== RECORDED INFORMATION

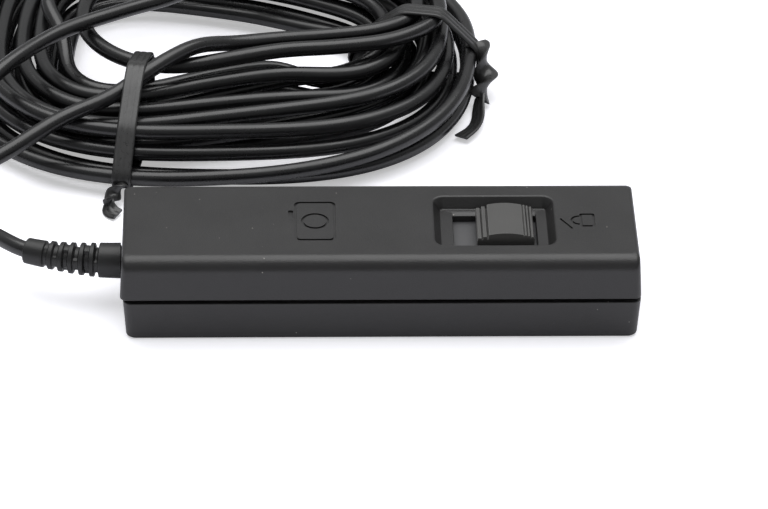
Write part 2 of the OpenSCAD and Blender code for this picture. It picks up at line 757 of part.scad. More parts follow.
module cable() {
    inside = [for (x = [jacket_end_x, -case_l / 2 + 1]) [x, 0, axis_z]];
    through_boot = [for (s = [0 : 1.5 : boot_l]) boot_at(s)];
    exit = boot_at(boot_l + 0.5);
    // from the boot out to the left, back over the coil and down onto its outer side
    to_coil = [boot_at(boot_l - 2), exit, [-66.8, 6.2, 7.4], [-71, 12, 5.4], [-75, 20, 2.8],
               [-79.5, 30, 3], [-79, 41, 8.5], over(-71, 50, 2.2), over(-60, 63.5, 3.2),
               over(-48, 72, 3.1), over(-37, 79.5, 2.4), over(-27, 88, 3.2), over(-18, 97.5, 3.4),
               over(-6, 104.5, 1.6), coil_at(loops), coil_at(loops - 0.04)];
    coil = [for (i = [0 : floor(loops * coil_steps)]) coil_at(loops - i / coil_steps)];
    // the other end goes twice round on top of the bundle, crosses itself at the left tie and runs
    // to the plug
    to_plug = [coil_at(0.04), coil_at(0), [-59, 73.5, 11], over(-62, 82), over(-57, 92), over(-46, 98),
               over(-31, 99.5), over(-17, 97.5), over(-5, 94.5), over(6, 90.5), over(12.5, 83.5),
               over(12.5, 74), over(4.5, 67), over(-6, 64.3), over(-17, 63), over(-27, 60),
               over(-36, 57.4), over(-45, 59), over(-52, 65.5), over(-55, 74.5), over(-53, 84.5),
               over(-44.5, 92.3), over(-31, 95.6), over(-18, 93.6), over(-7, 90.7), over(3.3, 87.3),
               over(8.8, 82), over(8, 75), over(1, 70.2), over(-8.5, 68.2), over(-18, 67),
               over(-26, 64.3, 0.8), over(-32.5, 60, 3), over(-37.5, 55.4, 3.3), over(-42.5, 51, 2.4),
               over(-49, 46, 0.3), over(-58, 40, -0.6), [-69, 32.5, 9.6], [-79, 27.4, 7.4],
               [-87, 26.1, 5.2], [plug_x, plug_y, plug_z], [plug_x - 4, plug_y, plug_z]];
    path = concat(inside, through_boot, curve(to_coil, 4), coil, curve(to_plug, 4),
                  [[plug_x, plug_y, plug_z], [plug_x - plug_boot_l, plug_y, plug_z]]);
    color([0.06, 0.06, 0.065]) sweep(path, cable_d / 2, strand_sides);
}

// The strands that a tie bends round, and everything between them, grown by some margin
module bundle_outline(strands, margin) {
    hull() for (at = strands) translate(at) circle(r = strand_d / 2 + margin);
}

// Flat band pulled round the bundle and the loose strands on top of it
module tie_band(tie) {
    out = rim_normal(tie[0]);
    heading = atan2(out[1], out[0]) + tie[1];
    bundle_w = (columns - 1) * col_pitch * spread(tie[0]);
    middle = coil_c + coil_rim(tie[0]) - bundle_w / 2 * [cos(heading), sin(heading)];
    translate([middle[0], middle[1], 0]) rotate([90, 0, heading]) translate([0, 0, -tie_w / 2])
        linear_extrude(tie_w) difference() {
            bundle_outline(tie[2], tie_gap + tie_t);
            bundle_outline(tie[2], tie_gap);
        }
}

module left_tie() { color([0.1, 0.1, 0.1]) tie_band(left_tie); }

module right_tie() { color([0.1, 0.1, 0.1]) tie_band(right_tie); }

// ---- plug ----

module plug_boot() {
    color([0.08, 0.08, 0.08]) translate([plug_x - plug_boot_l, plug_y, plug_z]) rotate([0, 90, 0])
        difference() {
            union() {
                cylinder(r1 = 3, r2 = 2.2, h = plug_boot_l);
                for (i = [0 : 2]) translate([0, 0, 1.2 + i * 2.2]) cylinder(r = 3 - i * 0.2, h = 1);
            }
            translate([0, 0, -1]) cylinder(r = boot_bore_r, h = plug_boot_l + 2);
        }
}

module plug_housing() {
    x1 = plug_x - plug_boot_l;
    color([0.1, 0.1, 0.1]) difference() {
        union() {
            translate([x1 - plug_l, plug_y, plug_z]) rotate([0, 90, 0])
                round_box(plug_h, plug_w, plug_l, 1.4);
            translate([x1 - plug_l - nose_l, plug_y, plug_z]) rotate([0, 90, 0])
                round_box(nose_h, nose_w, nose_l + 1, 0.8);
        }
        translate([x1 - plug_l - nose_l - 1, plug_y, plug_z]) rotate([0, 90, 0])
            round_box(nose_h - 2 * nose_t, nose_w - 2 * nose_t, nose_l + 5, 0.4);
        // grip grooves on both sides
        for (s = [-1, 1], i = [0 : 4])
            translate([x1 - 4 - i * 1.6, plug_y + s * plug_w / 2, plug_z])
                cube([0.7, 0.7, plug_h], center = true);
    }
}

module plug_insert() {
    x0 = plug_x - plug_boot_l - plug_l;
    color([0.2, 0.2, 0.2]) difference() {
        translate([x0, plug_y, plug_z]) rotate([0, 90, 0])
            round_box(nose_h - 2 * nose_t - 2 * run_gap, nose_w - 2 * nose_t - 2 * run_gap, 3.9, 0.4);
        for (i = [-1 : 1])
            translate([x0 - 1, plug_y + i * pin_pitch, plug_z]) rotate([0, 90, 0])
                cylinder(r = pin_root_r + fit_gap, h = 6);
    }
}

module plug_pins() {
    x0 = plug_x - plug_boot_l - plug_l;
    color([0.85, 0.7, 0.35]) for (i = [-1 : 1])
        translate([x0 - pin_l, plug_y + i * pin_pitch, plug_z]) rotate([0, 90, 0]) {
            translate([0, 0, pin_r]) cylinder(r = pin_r, h = pin_l);
            translate([0, 0, pin_l - pin_root_l]) cylinder(r = pin_root_r, h = 3.6 + pin_root_l);
            translate([0, 0, pin_r]) sphere(pin_r);
        }
}

upper_shell();
lower_shell();
case_screws();
thumb_button();
button_plunger();
slide_carriage();
return_spring();
slide_retainer();
retainer_screws();
detent_spring();
contact_block();
block_screws();
common_contact();
focus_contact();
release_contact();
contact_tails();
solder_joints();
wire_common();
wire_focus();
wire_release();
cable_clamp();
clamp_screws();
cable_boot();
cable();
left_tie();
right_tie();
plug_boot();
plug_housing();
plug_insert();
plug_pins();
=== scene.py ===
import json
import math

import bmesh
import bpy
import numpy as np
from mathutils import Matrix, Vector


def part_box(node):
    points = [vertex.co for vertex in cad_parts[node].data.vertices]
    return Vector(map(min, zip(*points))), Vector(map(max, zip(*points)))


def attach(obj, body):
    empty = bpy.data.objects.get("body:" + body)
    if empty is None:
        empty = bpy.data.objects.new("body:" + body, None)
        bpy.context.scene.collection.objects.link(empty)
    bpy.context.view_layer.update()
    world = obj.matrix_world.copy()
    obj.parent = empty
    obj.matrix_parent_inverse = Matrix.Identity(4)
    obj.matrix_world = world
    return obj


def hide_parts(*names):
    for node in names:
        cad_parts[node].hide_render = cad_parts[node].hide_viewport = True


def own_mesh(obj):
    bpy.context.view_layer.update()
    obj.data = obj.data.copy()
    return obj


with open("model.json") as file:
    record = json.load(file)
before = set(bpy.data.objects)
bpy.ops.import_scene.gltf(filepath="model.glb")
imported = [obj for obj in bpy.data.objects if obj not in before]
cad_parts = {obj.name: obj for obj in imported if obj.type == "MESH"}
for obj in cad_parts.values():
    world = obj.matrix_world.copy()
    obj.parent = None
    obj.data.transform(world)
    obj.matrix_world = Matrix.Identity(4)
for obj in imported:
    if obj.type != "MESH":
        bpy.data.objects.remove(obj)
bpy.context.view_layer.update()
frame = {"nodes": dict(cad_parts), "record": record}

MM = 0.001  # every shape below is drawn in millimetres and scaled to metres when its piece is made


def box_mm(node):
    """Lowest and highest corner of a CAD node, in millimetres."""
    low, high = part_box(node)
    return np.array(low) / MM, np.array(high) / MM


# ---------------- mesh helpers

def make_object(name, mesh):
    piece = bpy.data.objects.new(name, mesh)
    bpy.context.scene.collection.objects.link(piece)
    return piece


def raw_mesh(name, points, faces):
    """An object in millimetres, with its faces turned outwards."""
    mesh = bpy.data.meshes.new(name)
    mesh.from_pydata([tuple(p) for p in np.asarray(points, float)], [], faces)
    mesh.update()
    shape = bmesh.new()
    shape.from_mesh(mesh)
    bmesh.ops.recalc_face_normals(shape, faces=shape.faces)
    shape.to_mesh(mesh)
    shape.free()
    return make_object(name, mesh)


def bake(piece):
    """Applies the modifiers of a piece to its mesh."""
    bpy.context.view_layer.update()
    graph = bpy.context.evaluated_depsgraph_get()
    mesh = bpy.data.meshes.new_from_object(piece.evaluated_get(graph))
    piece.modifiers.clear()
    old = piece.data
    piece.data = mesh
    bpy.data.meshes.remove(old)
    return piece


def combine(piece, tool, operation):
    """Cuts tool from piece, or joins it on, and removes tool."""
    change = piece.modifiers.new("combine", "BOOLEAN")
    change.object = tool
    change.operation = operation
    change.solver = "EXACT"
    bake(piece)
    bpy.data.objects.remove(tool)
    return piece


def finish_piece(piece, body, material, slot, replaced=(), sharp_deg=32):
    """Smooths, scales to metres, gives the material and rides the piece on its body."""
    piece.data.transform(Matrix.Scale(MM, 4))
    piece.data.shade_smooth()
    piece.data.set_sharp_from_angle(angle=math.radians(sharp_deg))
    weigh = piece.modifiers.new("normals", "WEIGHTED_NORMAL")
    weigh.keep_sharp = True
    weigh.weight = 80
    bake(piece)
    piece.data.materials.clear()
    piece.data.materials.append(material)
    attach(piece, body)
    if replaced:
        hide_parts(*replaced)
    return piece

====

§ **PROBLEM**
Transcribe each line of the data above, unaltered, from the one where "upper_shell();" appears to the one where "before = set(bpy.data.objects)" appears, inclusive of both.

§ **RESPONSE FOR THIS EXERCISE**
upper_shell();
lower_shell();
case_screws();
thumb_button();
button_plunger();
slide_carriage();
return_spring();
slide_retainer();
retainer_screws();
detent_spring();
contact_block();
block_screws();
common_contact();
focus_contact();
release_contact();
contact_tails();
solder_joints();
wire_common();
wire_focus();
wire_release();
cable_clamp();
clamp_screws();
cable_boot();
cable();
left_tie();
right_tie();
plug_boot();
plug_housing();
plug_insert();
plug_pins();
=== scene.py ===
import json
import math

import bmesh
import bpy
import numpy as np
from mathutils import Matrix, Vector


def part_box(node):
    points = [vertex.co for vertex in cad_parts[node].data.vertices]
    return Vector(map(min, zip(*points))), Vector(map(max, zip(*points)))


def attach(obj, body):
    empty = bpy.data.objects.get("body:" + body)
    if empty is None:
        empty = bpy.data.objects.new("body:" + body, None)
        bpy.context.scene.collection.objects.link(empty)
    bpy.context.view_layer.update()
    world = obj.matrix_world.copy()
    obj.parent = empty
    obj.matrix_parent_inverse = Matrix.Identity(4)
    obj.matrix_world = world
    return obj


def hide_parts(*names):
    for node in names:
        cad_parts[node].hide_render = cad_parts[node].hide_viewport = True


def own_mesh(obj):
    bpy.context.view_layer.update()
    obj.data = obj.data.copy()
    return obj


with open("model.json") as file:
    record = json.load(file)
before = set(bpy.data.objects)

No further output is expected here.